Wednesday, April 15, 2015

Larry Fink's Muddled Thoughts


Larry Fink, CEO of the world’s largest asset manager, has sent a letter to the CEOs of the 500 largest companies in the U.S. admonishing them for returning too much capital to shareholders.

The New York Times story on this tells us that Mr. Fink believes that such activity is detrimental to investors and the companies themselves. He believes that everyone is thinking too short-term, that we have become a “gambling society.”

Well, Mr. Fink is correct, there does exist a capital allocation problem in the world today. The problem is that Mr. Fink is chastising the wrong groups.
  
Investors and businesses alike have an incentive to maximize their own profits. When interest rates are set at zero, as they are today in the U.S. and below zero in much of the rest of the world, it is quite impossible to get these two groups to focus on the long-term.
  
When central banks peg rates at artificially low levels, two things will happen:

First, savings will fall. At artificially low interest rates, savers have less incentive to put off consumption.

Second, investment rates will naturally decline with the decrease in the savings rate. Also, the natural reaction of businesses to artificially low rates is to reduce investment. Since businesses will invest to the point where marginal cost equals marginal return, with interest rates set at zero, the marginal return on investment will also be zero. There is no incentive to invest. In fact, without savings, they couldn’t invest even if they wanted to.

This is why businesses want to return capital to shareholders. Business and people are reacting rationally to the interest rates forced upon them by central banks. There is no point to saving and investing if returns are set at zero. At an interest rate artificially set at zero, you will get neither savings nor investment.

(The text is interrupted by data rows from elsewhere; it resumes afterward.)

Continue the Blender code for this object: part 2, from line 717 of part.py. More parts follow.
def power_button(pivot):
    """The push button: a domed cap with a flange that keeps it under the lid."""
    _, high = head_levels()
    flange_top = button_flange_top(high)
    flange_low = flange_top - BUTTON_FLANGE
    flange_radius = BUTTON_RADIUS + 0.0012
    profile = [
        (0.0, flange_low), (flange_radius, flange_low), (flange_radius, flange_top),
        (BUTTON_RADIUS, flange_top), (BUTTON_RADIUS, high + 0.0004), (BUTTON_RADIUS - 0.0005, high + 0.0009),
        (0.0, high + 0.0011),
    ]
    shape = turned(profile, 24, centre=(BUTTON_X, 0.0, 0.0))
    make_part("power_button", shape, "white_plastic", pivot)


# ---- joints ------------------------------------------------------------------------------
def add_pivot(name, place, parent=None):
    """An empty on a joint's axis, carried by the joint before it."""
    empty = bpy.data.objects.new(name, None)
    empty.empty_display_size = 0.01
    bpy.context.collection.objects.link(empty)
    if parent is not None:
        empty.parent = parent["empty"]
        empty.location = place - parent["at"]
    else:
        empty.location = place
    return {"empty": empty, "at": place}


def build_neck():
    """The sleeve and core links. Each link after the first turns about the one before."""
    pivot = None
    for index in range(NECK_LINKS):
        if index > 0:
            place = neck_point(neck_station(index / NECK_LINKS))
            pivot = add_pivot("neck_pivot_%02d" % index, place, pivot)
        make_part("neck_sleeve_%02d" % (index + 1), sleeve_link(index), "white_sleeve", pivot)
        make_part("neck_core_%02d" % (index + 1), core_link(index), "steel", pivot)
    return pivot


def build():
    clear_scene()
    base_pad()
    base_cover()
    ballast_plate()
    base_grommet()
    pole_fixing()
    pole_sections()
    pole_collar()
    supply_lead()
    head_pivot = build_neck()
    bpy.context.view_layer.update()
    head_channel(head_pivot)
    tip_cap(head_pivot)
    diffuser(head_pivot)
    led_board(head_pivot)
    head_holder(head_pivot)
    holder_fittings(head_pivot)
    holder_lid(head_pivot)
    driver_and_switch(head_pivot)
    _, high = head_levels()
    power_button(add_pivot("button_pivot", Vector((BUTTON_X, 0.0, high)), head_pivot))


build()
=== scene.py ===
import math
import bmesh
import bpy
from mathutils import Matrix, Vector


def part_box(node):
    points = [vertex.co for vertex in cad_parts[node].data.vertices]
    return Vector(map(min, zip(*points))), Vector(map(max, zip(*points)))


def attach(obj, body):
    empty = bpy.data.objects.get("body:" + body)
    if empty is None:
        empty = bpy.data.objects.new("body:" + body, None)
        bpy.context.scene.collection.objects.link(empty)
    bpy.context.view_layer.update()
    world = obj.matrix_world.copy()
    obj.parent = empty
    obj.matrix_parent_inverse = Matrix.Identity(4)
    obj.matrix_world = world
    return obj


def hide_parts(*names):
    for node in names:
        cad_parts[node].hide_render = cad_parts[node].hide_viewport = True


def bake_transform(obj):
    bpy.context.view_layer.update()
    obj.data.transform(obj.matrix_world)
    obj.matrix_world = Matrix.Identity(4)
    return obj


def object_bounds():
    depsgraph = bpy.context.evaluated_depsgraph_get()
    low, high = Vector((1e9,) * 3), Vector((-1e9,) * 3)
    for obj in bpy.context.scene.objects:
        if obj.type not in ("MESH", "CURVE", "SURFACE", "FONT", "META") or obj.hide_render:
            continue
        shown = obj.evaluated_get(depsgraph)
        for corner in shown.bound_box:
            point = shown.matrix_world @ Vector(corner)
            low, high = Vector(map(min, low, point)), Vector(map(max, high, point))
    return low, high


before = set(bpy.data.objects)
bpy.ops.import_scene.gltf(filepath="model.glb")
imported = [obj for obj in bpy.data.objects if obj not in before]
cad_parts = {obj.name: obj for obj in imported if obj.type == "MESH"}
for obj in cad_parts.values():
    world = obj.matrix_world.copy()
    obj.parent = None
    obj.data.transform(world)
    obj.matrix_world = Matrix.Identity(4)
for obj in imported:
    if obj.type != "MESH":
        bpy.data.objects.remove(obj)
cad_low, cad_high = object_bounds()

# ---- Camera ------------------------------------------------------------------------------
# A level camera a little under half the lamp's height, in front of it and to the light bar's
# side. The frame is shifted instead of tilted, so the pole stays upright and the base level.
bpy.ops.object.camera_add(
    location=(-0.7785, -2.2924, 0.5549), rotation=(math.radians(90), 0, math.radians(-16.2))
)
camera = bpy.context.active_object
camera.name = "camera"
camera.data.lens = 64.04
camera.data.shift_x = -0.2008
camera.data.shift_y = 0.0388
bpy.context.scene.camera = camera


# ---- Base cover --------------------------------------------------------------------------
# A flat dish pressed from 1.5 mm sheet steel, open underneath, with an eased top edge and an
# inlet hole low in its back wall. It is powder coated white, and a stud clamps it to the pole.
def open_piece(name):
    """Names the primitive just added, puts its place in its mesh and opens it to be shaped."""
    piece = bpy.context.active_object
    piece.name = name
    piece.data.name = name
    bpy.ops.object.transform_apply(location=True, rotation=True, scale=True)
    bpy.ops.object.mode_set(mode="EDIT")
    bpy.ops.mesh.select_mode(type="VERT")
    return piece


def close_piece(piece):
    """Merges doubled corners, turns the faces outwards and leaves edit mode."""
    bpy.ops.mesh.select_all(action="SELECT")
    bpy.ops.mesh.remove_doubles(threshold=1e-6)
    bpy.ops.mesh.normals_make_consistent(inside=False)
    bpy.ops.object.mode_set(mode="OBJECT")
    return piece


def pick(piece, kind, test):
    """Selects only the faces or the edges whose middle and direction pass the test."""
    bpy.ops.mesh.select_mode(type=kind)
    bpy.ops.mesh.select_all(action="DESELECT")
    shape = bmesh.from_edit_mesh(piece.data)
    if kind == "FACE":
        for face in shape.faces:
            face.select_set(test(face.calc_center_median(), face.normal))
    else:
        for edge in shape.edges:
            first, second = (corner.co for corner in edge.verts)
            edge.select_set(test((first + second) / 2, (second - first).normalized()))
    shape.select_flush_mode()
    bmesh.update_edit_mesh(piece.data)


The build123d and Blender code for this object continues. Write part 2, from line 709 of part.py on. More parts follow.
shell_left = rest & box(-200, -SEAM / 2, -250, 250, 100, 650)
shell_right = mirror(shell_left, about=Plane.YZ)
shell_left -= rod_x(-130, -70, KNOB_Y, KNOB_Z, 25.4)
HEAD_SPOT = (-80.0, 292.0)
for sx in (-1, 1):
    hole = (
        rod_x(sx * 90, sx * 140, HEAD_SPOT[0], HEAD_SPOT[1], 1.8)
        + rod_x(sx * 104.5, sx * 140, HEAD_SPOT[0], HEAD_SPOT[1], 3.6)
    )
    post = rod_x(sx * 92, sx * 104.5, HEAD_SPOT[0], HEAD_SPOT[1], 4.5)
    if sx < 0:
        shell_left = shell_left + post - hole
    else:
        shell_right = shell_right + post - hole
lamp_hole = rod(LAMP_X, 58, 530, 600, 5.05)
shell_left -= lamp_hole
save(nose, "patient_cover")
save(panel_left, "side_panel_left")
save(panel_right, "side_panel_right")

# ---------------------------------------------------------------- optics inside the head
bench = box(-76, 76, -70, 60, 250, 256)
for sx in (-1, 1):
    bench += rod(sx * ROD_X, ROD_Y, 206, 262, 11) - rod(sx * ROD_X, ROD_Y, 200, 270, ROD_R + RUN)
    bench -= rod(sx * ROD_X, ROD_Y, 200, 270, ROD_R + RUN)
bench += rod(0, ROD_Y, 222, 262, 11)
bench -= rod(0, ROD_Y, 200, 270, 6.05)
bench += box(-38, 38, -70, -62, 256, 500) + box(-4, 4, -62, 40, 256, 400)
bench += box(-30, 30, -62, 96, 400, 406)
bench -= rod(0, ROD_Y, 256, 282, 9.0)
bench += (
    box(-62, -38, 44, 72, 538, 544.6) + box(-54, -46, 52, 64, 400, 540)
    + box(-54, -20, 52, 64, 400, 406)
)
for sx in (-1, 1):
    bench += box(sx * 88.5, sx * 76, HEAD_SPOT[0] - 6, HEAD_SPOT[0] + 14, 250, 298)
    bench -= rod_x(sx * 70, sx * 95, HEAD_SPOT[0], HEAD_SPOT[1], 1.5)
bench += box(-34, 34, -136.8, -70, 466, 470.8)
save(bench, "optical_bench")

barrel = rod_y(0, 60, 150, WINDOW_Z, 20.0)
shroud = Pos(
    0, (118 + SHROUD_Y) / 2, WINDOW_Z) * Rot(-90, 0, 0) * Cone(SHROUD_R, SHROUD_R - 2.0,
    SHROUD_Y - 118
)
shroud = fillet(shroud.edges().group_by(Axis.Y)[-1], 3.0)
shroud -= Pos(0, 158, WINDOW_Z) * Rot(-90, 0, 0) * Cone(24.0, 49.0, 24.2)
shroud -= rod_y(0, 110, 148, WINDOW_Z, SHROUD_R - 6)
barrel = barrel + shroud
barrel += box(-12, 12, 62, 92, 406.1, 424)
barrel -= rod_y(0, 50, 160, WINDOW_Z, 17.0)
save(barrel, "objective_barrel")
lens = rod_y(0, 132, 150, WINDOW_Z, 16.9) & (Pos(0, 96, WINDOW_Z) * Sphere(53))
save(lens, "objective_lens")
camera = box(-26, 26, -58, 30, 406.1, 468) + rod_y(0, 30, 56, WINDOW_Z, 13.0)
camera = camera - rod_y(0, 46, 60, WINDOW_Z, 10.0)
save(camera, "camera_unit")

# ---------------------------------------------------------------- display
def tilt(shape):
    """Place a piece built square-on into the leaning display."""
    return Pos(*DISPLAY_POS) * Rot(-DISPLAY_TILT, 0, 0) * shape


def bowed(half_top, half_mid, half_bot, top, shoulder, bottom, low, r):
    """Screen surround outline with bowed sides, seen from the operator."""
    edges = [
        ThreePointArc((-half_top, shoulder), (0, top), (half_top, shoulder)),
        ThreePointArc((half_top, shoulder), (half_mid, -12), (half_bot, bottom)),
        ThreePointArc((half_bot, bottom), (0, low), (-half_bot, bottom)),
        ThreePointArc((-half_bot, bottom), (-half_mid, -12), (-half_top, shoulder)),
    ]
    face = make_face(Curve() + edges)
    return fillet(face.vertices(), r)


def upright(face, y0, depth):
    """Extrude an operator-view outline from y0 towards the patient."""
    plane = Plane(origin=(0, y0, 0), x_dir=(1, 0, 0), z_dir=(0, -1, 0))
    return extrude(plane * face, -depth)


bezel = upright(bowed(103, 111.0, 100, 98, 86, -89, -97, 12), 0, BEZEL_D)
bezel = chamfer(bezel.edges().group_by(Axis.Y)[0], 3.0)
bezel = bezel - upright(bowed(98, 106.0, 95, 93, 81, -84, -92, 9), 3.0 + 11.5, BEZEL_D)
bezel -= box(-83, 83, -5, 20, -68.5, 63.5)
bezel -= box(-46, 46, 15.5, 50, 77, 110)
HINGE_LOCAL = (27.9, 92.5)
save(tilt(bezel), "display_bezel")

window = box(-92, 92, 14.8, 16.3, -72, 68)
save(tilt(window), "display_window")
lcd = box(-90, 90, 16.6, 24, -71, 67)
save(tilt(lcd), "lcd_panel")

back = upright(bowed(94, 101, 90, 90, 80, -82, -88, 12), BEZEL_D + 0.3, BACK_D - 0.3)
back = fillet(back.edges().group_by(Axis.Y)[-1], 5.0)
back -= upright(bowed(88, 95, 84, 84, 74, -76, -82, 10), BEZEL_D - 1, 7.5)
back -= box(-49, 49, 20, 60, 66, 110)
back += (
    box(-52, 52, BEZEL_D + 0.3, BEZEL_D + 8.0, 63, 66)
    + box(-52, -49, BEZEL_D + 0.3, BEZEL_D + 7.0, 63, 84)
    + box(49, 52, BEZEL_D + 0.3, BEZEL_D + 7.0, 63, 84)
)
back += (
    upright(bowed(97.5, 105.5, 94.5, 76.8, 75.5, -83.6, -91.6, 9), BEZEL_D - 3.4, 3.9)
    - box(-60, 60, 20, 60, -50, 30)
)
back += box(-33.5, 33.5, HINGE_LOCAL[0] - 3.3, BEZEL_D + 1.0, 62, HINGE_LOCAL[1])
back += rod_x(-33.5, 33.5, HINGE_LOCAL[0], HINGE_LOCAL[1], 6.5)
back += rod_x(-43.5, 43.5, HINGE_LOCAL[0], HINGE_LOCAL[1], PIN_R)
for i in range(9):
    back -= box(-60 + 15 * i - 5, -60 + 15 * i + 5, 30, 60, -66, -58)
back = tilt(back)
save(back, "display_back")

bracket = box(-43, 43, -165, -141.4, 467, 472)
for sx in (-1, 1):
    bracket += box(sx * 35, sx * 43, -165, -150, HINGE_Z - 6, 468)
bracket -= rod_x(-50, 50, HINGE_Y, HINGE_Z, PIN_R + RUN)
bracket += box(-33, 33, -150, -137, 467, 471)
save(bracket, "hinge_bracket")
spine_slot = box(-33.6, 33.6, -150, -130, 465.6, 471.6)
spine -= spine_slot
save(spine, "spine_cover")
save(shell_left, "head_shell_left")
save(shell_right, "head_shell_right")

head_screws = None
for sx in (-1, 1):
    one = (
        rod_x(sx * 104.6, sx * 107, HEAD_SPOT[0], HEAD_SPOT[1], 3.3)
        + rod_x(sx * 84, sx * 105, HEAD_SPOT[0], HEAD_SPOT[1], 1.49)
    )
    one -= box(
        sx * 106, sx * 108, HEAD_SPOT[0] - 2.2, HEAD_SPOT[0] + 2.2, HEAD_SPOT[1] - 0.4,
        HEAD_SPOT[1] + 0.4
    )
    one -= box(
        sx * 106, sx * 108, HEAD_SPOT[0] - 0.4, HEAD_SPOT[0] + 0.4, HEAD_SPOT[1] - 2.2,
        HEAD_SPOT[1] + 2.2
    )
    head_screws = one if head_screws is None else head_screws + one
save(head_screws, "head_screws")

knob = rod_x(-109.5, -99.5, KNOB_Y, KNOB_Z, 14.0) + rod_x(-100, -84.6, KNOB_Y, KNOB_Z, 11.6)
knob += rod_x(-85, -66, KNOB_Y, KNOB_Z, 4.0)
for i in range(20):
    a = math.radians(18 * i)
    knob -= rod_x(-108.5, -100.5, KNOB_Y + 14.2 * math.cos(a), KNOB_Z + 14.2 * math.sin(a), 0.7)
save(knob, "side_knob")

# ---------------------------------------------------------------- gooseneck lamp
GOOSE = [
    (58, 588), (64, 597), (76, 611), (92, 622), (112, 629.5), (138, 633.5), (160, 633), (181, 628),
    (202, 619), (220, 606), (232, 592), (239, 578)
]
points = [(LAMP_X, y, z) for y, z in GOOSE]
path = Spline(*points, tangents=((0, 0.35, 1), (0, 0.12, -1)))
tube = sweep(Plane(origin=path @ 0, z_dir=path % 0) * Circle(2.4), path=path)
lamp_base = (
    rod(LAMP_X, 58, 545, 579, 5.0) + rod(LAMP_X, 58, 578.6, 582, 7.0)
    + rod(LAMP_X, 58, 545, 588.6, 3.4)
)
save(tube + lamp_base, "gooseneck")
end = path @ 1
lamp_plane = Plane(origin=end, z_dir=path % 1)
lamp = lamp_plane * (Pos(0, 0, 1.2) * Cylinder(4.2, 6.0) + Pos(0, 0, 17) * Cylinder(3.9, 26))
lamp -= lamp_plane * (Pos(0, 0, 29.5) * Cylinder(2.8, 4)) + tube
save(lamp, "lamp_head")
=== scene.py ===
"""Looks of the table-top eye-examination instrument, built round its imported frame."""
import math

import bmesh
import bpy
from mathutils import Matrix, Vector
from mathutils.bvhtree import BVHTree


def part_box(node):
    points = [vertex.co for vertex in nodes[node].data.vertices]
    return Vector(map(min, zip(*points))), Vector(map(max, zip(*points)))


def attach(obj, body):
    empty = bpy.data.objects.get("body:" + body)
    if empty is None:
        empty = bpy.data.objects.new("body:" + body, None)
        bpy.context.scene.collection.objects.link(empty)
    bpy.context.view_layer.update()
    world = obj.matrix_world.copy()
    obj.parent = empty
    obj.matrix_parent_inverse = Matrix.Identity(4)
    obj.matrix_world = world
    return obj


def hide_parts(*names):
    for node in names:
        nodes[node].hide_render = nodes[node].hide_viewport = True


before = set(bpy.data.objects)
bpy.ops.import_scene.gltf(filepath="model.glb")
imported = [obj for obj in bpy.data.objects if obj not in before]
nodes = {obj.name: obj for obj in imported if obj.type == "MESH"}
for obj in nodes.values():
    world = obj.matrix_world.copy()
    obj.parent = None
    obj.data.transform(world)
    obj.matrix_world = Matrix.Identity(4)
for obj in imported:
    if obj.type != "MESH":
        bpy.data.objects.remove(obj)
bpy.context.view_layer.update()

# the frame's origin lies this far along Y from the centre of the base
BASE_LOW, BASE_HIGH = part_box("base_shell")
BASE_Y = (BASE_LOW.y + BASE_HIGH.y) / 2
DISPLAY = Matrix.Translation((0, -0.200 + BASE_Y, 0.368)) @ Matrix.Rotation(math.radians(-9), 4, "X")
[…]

Mr. Fink does not properly recognize who the culprit is in our live for today, gambling culture. It is the central banks that have created the mess. Everyone is forced to deal with the state planners and their arbitrary and foolish interest rate edicts.

Given that he doesn’t understand the problem, Mr. Fink moves on to proposing the wrong remedy.

Mr. Fink’s solution to our problem is to adjust the tax code. He wants to increase the tax rate on holdings of less than three years to the ordinary income tax rate, whereas today we tax holdings of longer than one year at a lower capital gains rate.

Mr. Fink states this, “would create a profound incentive for more long-term holdings and could be designed to be revenue neutral.”

It would do no such thing. Without a higher, market-based rate of interest, savings levels will be artificially low. Remember, if returns are set at zero, there will also be no income to tax. Taxes are not the driving factor here. If you want more investment, eliminate the Federal Reserve. Let the market determine rates.

The New York Times seems to believe that Mr. Fink’s asset management business has something to gain and little to lose via these suggested changes to tax policy, as they tend to hold investments for some time.

I suspect that Mr. Fink’s real concern is, or at least it should be, that his business is tremendously threatened by the choices that people and businesses are making today. Mr. Fink’s business is managing the savings of people and investing those savings in businesses. If there is no savings, and businesses liquidate, there will not be much for Mr. Fink or his employees to do in the future. Societal capital is being liquidated and Mr. Fink’s business is, therefore, under threat.

No one can rationally allocate capital in this environment. Savings and consumption patterns are being massively distorted by central bank interest rate policies. No one knows the real demand for their products, where they should be sourced from, where they should find the capital to produce them or if they should produce them at all.

Under such conditions, I am certain that corporate CEOs are paying too much to buyback their shares, but they feel forced into this situation because they know that returns on capital that they may invest in plant and equipment are guaranteed to earn zero. They are being as rational as possible given the information that they have been provided by the artificially driven financial markets. Additionally, the real capital, savings, required to increase investment does not exist. Even if executives were to heed Mr. Fink's plea, they couldn't comply.

They think their current cap rate on share buybacks is maybe 3%, and this far exceeds the zero percent that they will earn if they reinvest in their businesses. Share repurchases also push share prices up, and this is not something that too many shareholders, other than Mr. Fink, complain about. Unfortunately, the three percent is also overstated since they will certainly see returns fall in the future as they continue to liquidate their businesses. In the minds of CEOs this is a problem for tomorrow, however.

Central banks have created quite a mess, and tax policy cannot fix it. There can be no rational capital allocation or an increase in the amount of savings and investment as the interest rate required to produce such a result is being massively suppressed by the central banks.


Disclaimer: Nothing on this site should be construed as investment advice. It is all merely the opinion of the author.